Christian Eriksen: How January gamble on Denmark midfielder saved Brentford’s season
Brentford owner Matthew Benham made his fortune from shrewd gambling but even he couldn’t have foreseen how emphatically the club’s punt on Christian Eriksen would pay off.
The Bees took a chance on Eriksen in January, just weeks after his release by Inter Milan and seven months on from his near-fatal on-field cardiac arrest at Euro 2020.
His arrival has coincided with a miraculous turnaround in fortunes, exemplified by Saturday’s stunning 4-1 win at Chelsea, that has steered them away from relegation.
Brentford had to ease the former Tottenham Hotspur playmaker back into Premier League action, having not played competitively since his terrifying collapse last summer.
The 30-year-old did not make his first appearance until late February, coming off the bench in a 2-0 defeat at home to fellow strugglers Newcastle United.
It was Brentford’s ninth loss in 11 top-flight games, a run that looked increasingly like it would drag them back down to the Championship 12 months after promotion.
But Eriksen started the following week at Norwich City, where the west Londoners won 3-1. They won their next match, 2-0 against Burnley, with Eriksen claiming an assist.
And then at the weekend he marked his best performance yet with a first Brentford goal as they came from behind to embarrass their well-heeled neighbours.

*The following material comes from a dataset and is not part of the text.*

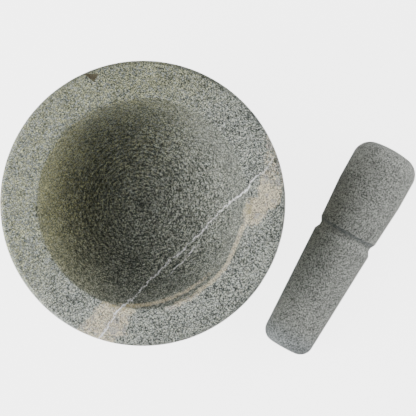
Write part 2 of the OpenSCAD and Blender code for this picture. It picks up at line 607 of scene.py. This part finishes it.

Every game Eriksen has started, Thomas Frank’s team have won. The effect has been to arrest their freefall and lift them from the danger zone to within three points of the top half of the table.
Such has been the transformation that it simply can’t all be down to one player, and the return to fitness of striker Ivan Toney has also proven a timely boost.
But it is undeniable that Eriksen – the first Premier League player fitted with an implantable cardioverter defibrillator to restart his heart in case it stops again – has added a creativity and quality of final ball previously absent at Brentford.
His return to form is also a highly personal triumph, one he capped with goals in both of Denmark’s international friendlies against Holland and Serbia last week.
If he continues improving at this rate, Eriksen will have a claim to being among the most important January signings in Premier League history, as well as the latest canny bit of business from a club predicated on outsmarting the market.
“There is still more to come from him. He’s at a good level now but the last bit will take some time,” Frank said after the Burnley game last month.
“For me it was not a gamble. I was convinced he could help us and that he could be the best signing ever for Brentford.”